The BOE shares the prescription plan with the city, and also shares claims experience, which affects increases.
Charles delivered the sobering news, that the increase, in an already tight budget year meant that more items would have to be cut from her proposed budget in order to keep the total school increase under 5%.
The company which provides food service and building maintenance came up twice during discussions.
In a discussion of an RFP (request for proposal), Sodexo was named as one of the companies that would be bidding for the contract to provide food services to the schools. The company is the current vendor.
Under and agenda item, titled "Sodexo Criteria Update," Charles reported that Sodexo had performed well in transforming their relationship with the district and with union workers who staff the building maintenance crews. Charles did indicate that financial analysis of the contract with Sodexo indicated that the district could save somewhere between $220,000 and $240,000 a year if the district returned to having its own facilities manager.
"Those numbers don't tell the whole story," Charles said, indicating that school facilities are in much better shape since Sodexo took over.
Board member Chris Drake indicated that facilities staff and cafeteria staff were city employees, and were hired, and could only be fired by the city, and that contract negotiations with the unions these employees belong to were held without Board of Ed involvement.

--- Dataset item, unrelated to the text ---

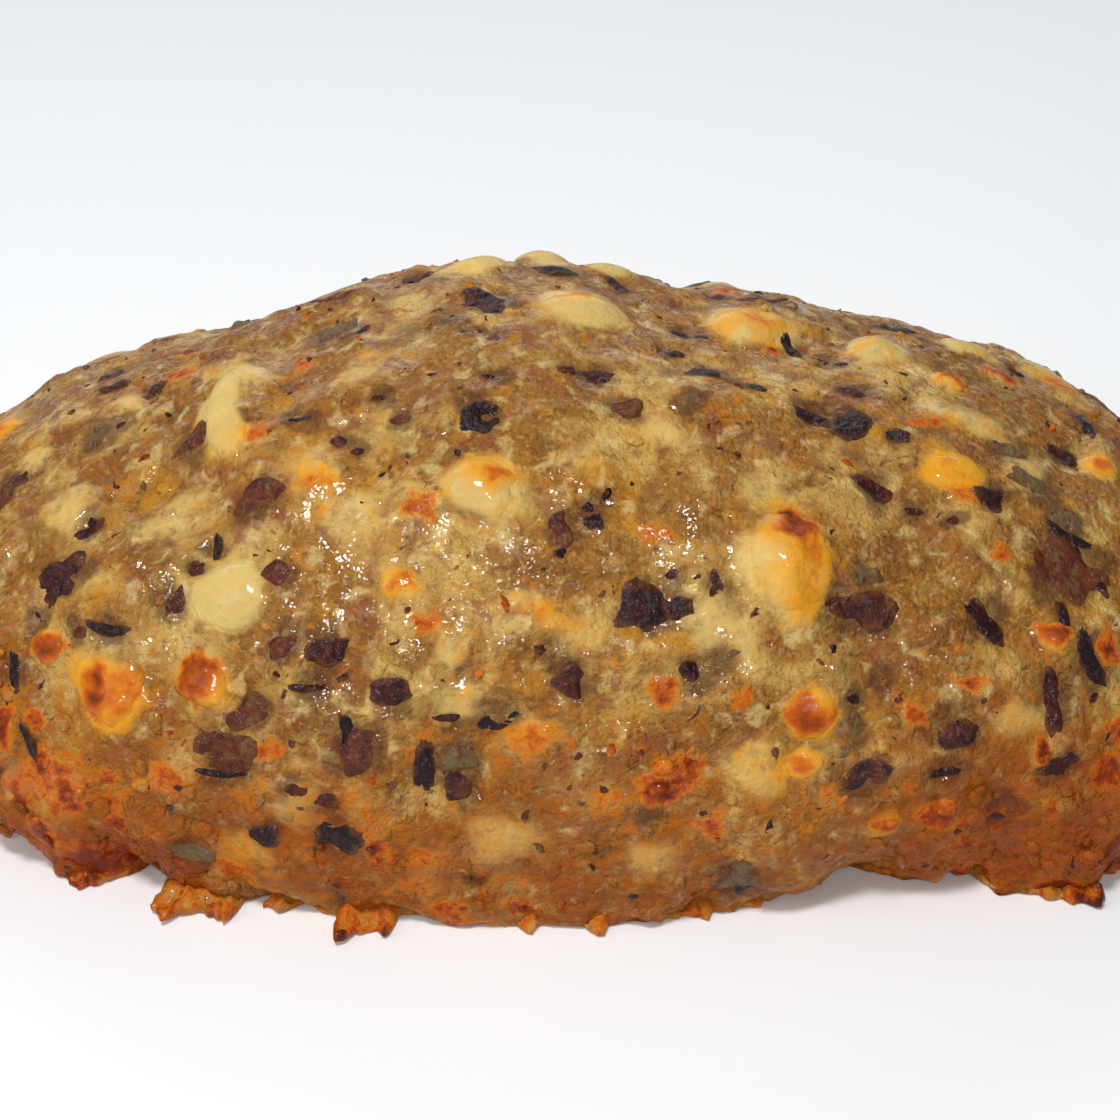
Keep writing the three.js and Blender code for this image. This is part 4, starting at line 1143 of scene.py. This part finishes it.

Tuesday's meeting was the first to begin at 6:30, and the public portion of the meeting ended at just before 9, as the Board breezed through agenda items which had previously been stumbling blocks. The Consent Agenda, Department Reports and Committee reports were notably shorter than at previous meetings.
According to one board member, some of the time was saved because of "Sunday caucuses at Vinnie's house," (Board chair, Vinnie Loffredo) indicating that Democratic members of the board met and discussed board issues in private. This board member indicated that questions were raised and discussed at the caucus, and that those discussions would have otherwise taken place at the meeting, in public.
Freedom of information laws allow political parties to caucus in private, unfortunately this prevents the public from being a party to those discussions.